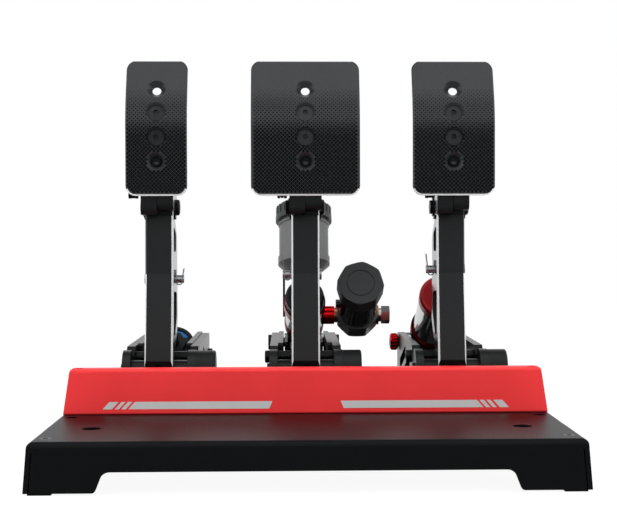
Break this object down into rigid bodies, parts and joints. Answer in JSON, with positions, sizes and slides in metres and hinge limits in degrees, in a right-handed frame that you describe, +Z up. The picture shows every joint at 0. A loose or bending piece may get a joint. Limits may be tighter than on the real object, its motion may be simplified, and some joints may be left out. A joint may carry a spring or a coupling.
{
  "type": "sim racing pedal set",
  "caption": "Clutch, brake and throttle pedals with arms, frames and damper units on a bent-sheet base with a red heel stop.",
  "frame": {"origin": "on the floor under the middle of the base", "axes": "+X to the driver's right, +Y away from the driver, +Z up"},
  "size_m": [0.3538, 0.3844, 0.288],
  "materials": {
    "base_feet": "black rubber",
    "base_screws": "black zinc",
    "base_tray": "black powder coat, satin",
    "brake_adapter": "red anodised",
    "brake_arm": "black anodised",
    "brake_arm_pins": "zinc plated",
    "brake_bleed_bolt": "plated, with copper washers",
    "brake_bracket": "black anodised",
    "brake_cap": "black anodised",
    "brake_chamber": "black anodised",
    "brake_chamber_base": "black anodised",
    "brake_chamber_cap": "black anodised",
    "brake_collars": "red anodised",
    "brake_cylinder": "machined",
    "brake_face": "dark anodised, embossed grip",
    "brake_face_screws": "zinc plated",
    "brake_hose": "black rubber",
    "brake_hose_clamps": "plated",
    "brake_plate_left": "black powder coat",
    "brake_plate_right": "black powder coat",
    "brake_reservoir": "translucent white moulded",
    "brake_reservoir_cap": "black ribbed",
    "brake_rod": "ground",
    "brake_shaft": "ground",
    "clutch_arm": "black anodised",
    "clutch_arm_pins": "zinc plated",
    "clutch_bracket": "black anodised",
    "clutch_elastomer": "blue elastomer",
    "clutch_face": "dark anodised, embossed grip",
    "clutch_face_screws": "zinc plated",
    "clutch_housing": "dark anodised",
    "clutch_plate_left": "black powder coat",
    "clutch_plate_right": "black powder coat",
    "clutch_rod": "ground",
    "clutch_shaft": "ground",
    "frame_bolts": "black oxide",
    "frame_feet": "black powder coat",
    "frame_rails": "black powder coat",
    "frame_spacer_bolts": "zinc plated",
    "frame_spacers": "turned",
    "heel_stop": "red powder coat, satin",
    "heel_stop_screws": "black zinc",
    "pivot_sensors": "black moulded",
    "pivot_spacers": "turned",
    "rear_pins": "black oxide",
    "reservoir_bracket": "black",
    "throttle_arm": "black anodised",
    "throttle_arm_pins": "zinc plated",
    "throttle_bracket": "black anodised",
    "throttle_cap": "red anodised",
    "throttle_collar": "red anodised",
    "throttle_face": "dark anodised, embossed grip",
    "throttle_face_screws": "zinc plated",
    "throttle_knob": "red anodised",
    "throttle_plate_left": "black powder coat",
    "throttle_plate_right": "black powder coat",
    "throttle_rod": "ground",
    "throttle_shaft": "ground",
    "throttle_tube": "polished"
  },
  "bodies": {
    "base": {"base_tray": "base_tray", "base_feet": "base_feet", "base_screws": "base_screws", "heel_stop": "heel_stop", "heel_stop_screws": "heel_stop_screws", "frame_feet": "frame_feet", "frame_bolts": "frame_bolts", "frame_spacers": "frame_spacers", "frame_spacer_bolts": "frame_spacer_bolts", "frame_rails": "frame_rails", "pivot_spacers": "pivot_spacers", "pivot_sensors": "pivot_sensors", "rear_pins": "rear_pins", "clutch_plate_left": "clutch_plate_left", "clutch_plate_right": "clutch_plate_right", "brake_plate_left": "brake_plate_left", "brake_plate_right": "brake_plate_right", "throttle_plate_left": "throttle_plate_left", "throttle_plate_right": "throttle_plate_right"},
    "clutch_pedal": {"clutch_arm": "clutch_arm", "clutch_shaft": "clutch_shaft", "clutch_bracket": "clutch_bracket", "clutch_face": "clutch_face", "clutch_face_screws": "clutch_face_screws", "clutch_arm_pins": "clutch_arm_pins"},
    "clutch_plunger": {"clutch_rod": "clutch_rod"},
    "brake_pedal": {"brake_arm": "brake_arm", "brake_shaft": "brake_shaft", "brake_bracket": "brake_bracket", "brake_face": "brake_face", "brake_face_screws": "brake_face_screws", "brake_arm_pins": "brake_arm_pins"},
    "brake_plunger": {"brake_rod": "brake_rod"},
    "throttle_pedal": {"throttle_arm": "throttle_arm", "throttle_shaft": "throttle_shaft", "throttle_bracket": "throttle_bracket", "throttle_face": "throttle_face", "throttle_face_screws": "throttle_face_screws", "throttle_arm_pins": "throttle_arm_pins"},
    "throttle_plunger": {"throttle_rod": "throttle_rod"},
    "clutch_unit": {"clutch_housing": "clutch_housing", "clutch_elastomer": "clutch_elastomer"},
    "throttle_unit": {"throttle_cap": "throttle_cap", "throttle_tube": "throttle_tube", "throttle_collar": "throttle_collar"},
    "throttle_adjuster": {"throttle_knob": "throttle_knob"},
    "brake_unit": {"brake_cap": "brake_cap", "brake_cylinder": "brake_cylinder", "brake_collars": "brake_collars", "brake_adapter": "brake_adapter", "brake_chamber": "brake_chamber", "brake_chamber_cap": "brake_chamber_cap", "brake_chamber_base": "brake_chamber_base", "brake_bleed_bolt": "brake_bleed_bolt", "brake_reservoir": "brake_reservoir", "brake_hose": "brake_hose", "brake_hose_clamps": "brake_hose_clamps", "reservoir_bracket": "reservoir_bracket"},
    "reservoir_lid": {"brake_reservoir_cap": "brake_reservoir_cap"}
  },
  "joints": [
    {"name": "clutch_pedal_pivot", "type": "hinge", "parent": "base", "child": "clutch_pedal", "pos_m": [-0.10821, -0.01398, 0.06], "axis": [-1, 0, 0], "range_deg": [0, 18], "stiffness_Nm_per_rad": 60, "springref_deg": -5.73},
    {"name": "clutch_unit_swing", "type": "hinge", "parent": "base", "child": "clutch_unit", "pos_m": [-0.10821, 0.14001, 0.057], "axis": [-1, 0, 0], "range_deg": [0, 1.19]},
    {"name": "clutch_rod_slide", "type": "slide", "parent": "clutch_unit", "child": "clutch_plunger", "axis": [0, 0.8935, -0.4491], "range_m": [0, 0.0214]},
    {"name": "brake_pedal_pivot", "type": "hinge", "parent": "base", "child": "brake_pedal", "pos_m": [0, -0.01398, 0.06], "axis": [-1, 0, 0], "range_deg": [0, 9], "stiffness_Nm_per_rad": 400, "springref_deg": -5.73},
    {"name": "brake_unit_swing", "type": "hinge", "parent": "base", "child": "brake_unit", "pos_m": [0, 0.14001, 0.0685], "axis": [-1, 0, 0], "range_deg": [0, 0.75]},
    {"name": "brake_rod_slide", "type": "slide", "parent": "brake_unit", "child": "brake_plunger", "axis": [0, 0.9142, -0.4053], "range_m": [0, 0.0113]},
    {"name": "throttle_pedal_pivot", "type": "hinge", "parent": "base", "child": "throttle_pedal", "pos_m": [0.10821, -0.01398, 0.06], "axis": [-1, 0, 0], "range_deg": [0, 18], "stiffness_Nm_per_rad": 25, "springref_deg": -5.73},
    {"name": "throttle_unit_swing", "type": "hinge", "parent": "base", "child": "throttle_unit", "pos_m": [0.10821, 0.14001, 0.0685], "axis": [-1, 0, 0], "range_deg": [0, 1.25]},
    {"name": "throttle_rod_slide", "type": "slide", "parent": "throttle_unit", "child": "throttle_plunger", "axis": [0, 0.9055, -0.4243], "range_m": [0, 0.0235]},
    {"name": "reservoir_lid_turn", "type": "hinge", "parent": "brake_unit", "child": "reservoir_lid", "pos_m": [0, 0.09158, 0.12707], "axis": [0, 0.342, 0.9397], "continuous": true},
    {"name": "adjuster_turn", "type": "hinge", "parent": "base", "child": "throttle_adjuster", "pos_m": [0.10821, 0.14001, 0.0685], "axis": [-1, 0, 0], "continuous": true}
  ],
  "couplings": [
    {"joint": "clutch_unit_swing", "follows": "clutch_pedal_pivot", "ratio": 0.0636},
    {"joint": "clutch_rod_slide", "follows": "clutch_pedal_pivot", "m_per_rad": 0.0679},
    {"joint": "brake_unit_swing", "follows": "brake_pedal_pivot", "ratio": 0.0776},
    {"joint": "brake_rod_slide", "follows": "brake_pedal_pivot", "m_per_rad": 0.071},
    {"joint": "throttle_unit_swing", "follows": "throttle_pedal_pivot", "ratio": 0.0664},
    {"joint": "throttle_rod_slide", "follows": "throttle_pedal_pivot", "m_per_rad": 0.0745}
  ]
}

* [Objective]
Return each line of the listing that holds the string "joints".

* [Exercise output]
Break this object down into rigid bodies, parts and joints. Answer in JSON, with positions, sizes and slides in metres and hinge limits in degrees, in a right-handed frame that you describe, +Z up. The picture shows every joint at 0. A loose or bending piece may get a joint. Limits may be tighter than on the real object, its motion may be simplified, and some joints may be left out. A joint may carry a spring or a coupling.
  "joints": [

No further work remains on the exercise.